◆ DATA SEGMENT
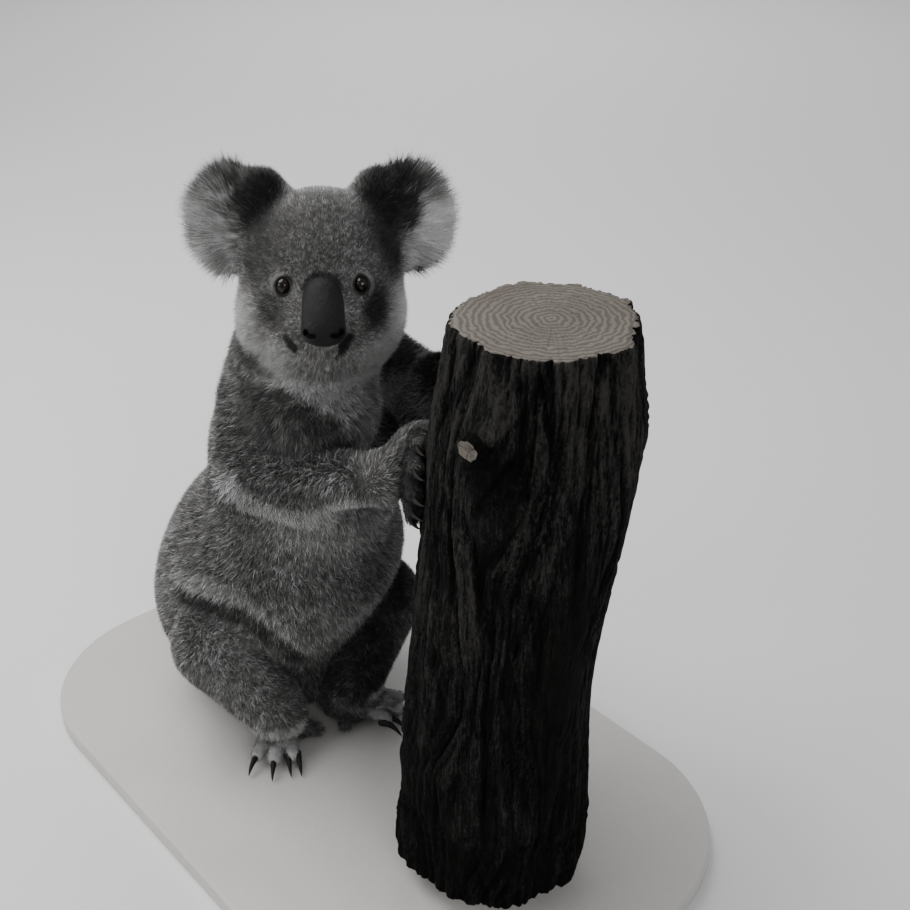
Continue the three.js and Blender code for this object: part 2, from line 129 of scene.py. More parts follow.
def lattice(cells: Array, seed: int) -> Array:
    """Give every cell of a grid its own number.

    Args:
        cells: Whole coordinates, three to a row.
        seed: Which set of numbers.

    Returns:
        Numbers from 0 to 1.
    """
    c = cells.astype(np.int64).astype(np.uint64)
    n = c[..., 0] * np.uint64(374761393) + c[..., 1] * np.uint64(668265263)
    n = (n + c[..., 2] * np.uint64(2246822519) + np.uint64(seed * 3266489917)) & np.uint64(0xFFFFFFFF)
    n = ((n ^ (n >> np.uint64(15))) * np.uint64(2246822519)) & np.uint64(0xFFFFFFFF)
    n = ((n ^ (n >> np.uint64(13))) * np.uint64(3266489917)) & np.uint64(0xFFFFFFFF)
    return ((n ^ (n >> np.uint64(16))) & np.uint64(0xFFFFFF)).astype(np.float64) / 0xFFFFFF


def noise(points: Array, size: Union[float, Vec], seed: int = 0) -> Array:
    """Smooth noise over space.

    Args:
        points: Places, three to a row.
        size: Width of a lump, in the units of the points, alike or for each axis.
        seed: Which noise.

    Returns:
        Values from -1 to 1.
    """
    q = points / np.asarray(size, float)
    base = np.floor(q)
    t = q - base
    t = t * t * t * (t * (t * 6.0 - 15.0) + 10.0)
    total = np.zeros(len(points))
    for corner in range(8):
        step = np.array([corner & 1, corner >> 1 & 1, corner >> 2 & 1])
        share = np.prod(np.where(step == 1, t, 1.0 - t), axis=1)
        total += share * lattice(base + step + 4096, seed)
    return total * 2.0 - 1.0


def layered(points: Array, size: Union[float, Vec], seed: int = 0, layers: int = 3) -> Array:
    """Noise with finer noise laid over it, each layer half the size and height of the last."""
    total = sum(noise(points, np.asarray(size, float) / 2**i, seed + 17 * i) / 2**i for i in range(layers))
    return total / (2.0 - 0.5 ** (layers - 1))


# ------------ shapes as distance fields


class Shape(Protocol):
    """Anything that can say how far points lie outside it."""

    def distance(self, p: Array) -> Array:
        """Distance outside the surface, negative inside."""


@dataclass(frozen=True)
class Egg:
    """An ellipsoid."""

    at: Vec
    radii: Vec

    def distance(self, p: Array) -> Array:
        """Distance outside the egg, nearly true close to its surface.

        Args:
            p: Points.

        Returns:
            Distances.
        """
        r = np.asarray(self.radii, p.dtype)
        q = p - np.asarray(self.at, p.dtype)
        near, steep = (np.sqrt(dot(q / size, q / size)) for size in (r, r * r))
        return near * (near - 1.0) / np.maximum(steep, 1e-7)


@dataclass(frozen=True)
class Taper:
    """A limb between two balls."""

    a: Vec
    b: Vec
    radius_a: float
    radius_b: float

    def distance(self, p: Array) -> Array:
        """Distance outside the limb.

        Args:
            p: Points.

        Returns:
            Distances.
        """
        start = np.asarray(self.a, p.dtype)
        along = np.asarray(self.b, p.dtype) - start
        l2 = float(along @ along)
        drop = self.radius_a - self.radius_b
        slope = l2 - drop * drop
        q = p - start
        y = q @ along
        z = y - l2
        off = q * l2 - along * y[:, None]
        x2 = dot(off, off)
        k = np.sign(drop) * drop * drop * x2
        at_b = np.sqrt(x2 + z * z * l2) / l2 - self.radius_b
        at_a = np.sqrt(x2 + y * y * l2) / l2 - self.radius_a
        side = (np.sqrt(x2 * slope / l2) + y * drop) / l2 - self.radius_a
        past = np.sign(z) * slope * z * z * l2 > k
        before = np.sign(y) * slope * y * y * l2 < k
        return np.where(past, at_b, np.where(before, at_a, side))


def fillet(a: Array, b: Array, width: float) -> Array:
    """Join two fields with a fillet of about that width."""
    h = np.maximum(width - np.abs(a - b), 0.0) / width
    return np.minimum(a, b) - h * h * width * 0.25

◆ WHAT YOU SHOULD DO
Verbatim output is expected for the lines from the start of the data to the line in which "that can say" appears, both included.

◆ TASK ANSWER
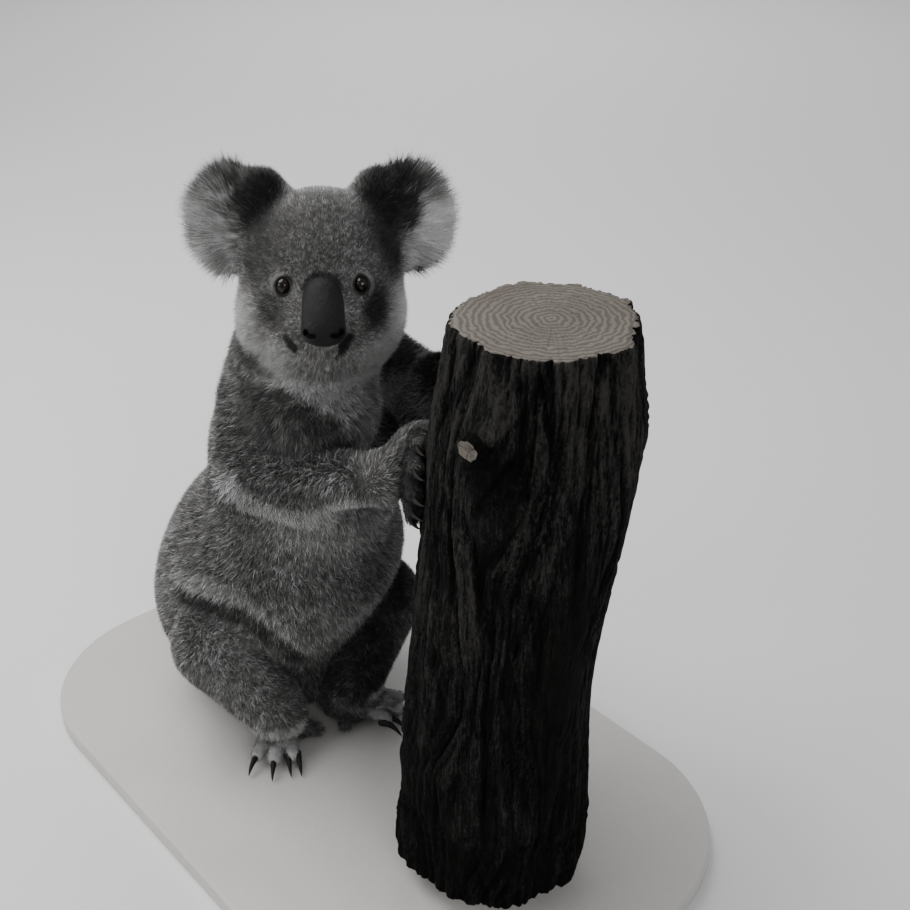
Continue the three.js and Blender code for this object: part 2, from line 129 of scene.py. More parts follow.
def lattice(cells: Array, seed: int) -> Array:
    """Give every cell of a grid its own number.

    Args:
        cells: Whole coordinates, three to a row.
        seed: Which set of numbers.

    Returns:
        Numbers from 0 to 1.
    """
    c = cells.astype(np.int64).astype(np.uint64)
    n = c[..., 0] * np.uint64(374761393) + c[..., 1] * np.uint64(668265263)
    n = (n + c[..., 2] * np.uint64(2246822519) + np.uint64(seed * 3266489917)) & np.uint64(0xFFFFFFFF)
    n = ((n ^ (n >> np.uint64(15))) * np.uint64(2246822519)) & np.uint64(0xFFFFFFFF)
    n = ((n ^ (n >> np.uint64(13))) * np.uint64(3266489917)) & np.uint64(0xFFFFFFFF)
    return ((n ^ (n >> np.uint64(16))) & np.uint64(0xFFFFFF)).astype(np.float64) / 0xFFFFFF


def noise(points: Array, size: Union[float, Vec], seed: int = 0) -> Array:
    """Smooth noise over space.

    Args:
        points: Places, three to a row.
        size: Width of a lump, in the units of the points, alike or for each axis.
        seed: Which noise.

    Returns:
        Values from -1 to 1.
    """
    q = points / np.asarray(size, float)
    base = np.floor(q)
    t = q - base
    t = t * t * t * (t * (t * 6.0 - 15.0) + 10.0)
    total = np.zeros(len(points))
    for corner in range(8):
        step = np.array([corner & 1, corner >> 1 & 1, corner >> 2 & 1])
        share = np.prod(np.where(step == 1, t, 1.0 - t), axis=1)
        total += share * lattice(base + step + 4096, seed)
    return total * 2.0 - 1.0


def layered(points: Array, size: Union[float, Vec], seed: int = 0, layers: int = 3) -> Array:
    """Noise with finer noise laid over it, each layer half the size and height of the last."""
    total = sum(noise(points, np.asarray(size, float) / 2**i, seed + 17 * i) / 2**i for i in range(layers))
    return total / (2.0 - 0.5 ** (layers - 1))


# ------------ shapes as distance fields


class Shape(Protocol):
    """Anything that can say how far points lie outside it."""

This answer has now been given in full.